With the Knicks coming up on the docket, there are more than a few parallels in Knicks-World these days with coach Tom Thibodeau, who won a title with Doc back in 2008:

We got some lip service this offseason that Reed would play all the time. But last night, Niang, another player that we were told Doc recruited, got the closer run. It didn’t work out. If you’re Doc’s guy, you’re probably going to play, regardless of the matchup. And opposing coaches have to love that fact every single year. Both Niang and Trez are Doc’s “recruits.”

The Sixers have the talent to win the minutes Joel Embiid rests now. Harden, Maxey, P.J. Tucker, and before his injury, De’Anthony Melton showed us that.

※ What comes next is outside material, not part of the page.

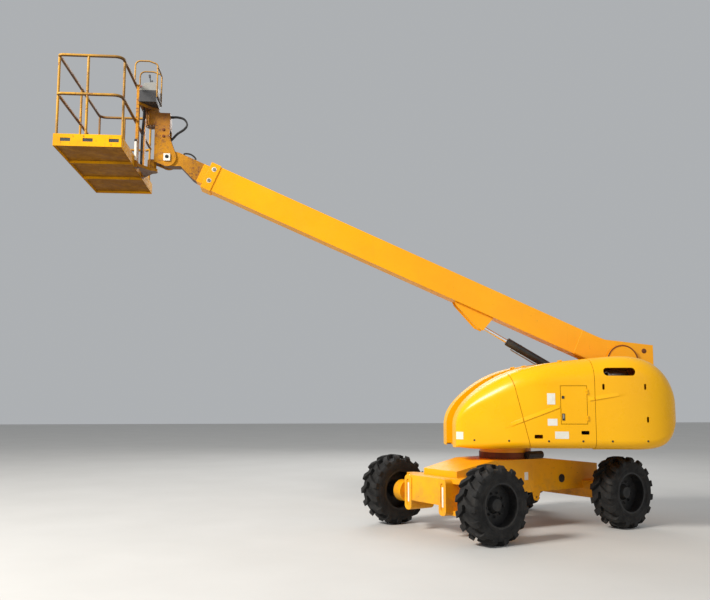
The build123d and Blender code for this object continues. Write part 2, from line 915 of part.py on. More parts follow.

Morey may have even sought to remind angry fans how valuable Melton is, or how much he was missed Wednesday, by posting this after the loss.

But, hilariously, and helpfully, the quote tweets and replies were swarmed with sentiment about his head coach. This isn’t to say play Reed over Harrell and Niang in each matchup. It’s just to say stay flexible. Adapt or die. Abandon your priors. Roll with new info. On any given night, a guy who has a weakness may be your best bet. Especially, when the defense is a mess and Reed and Thybulle, who were both helping you win the first half, are on the bench for the second.

The Sixers should probably listen to the fanbase who was months and months ahead of their head coach in both 2021 and 2022. And at this rate, they’ll have been months and months ahead of the team on the need to bring in a new voice.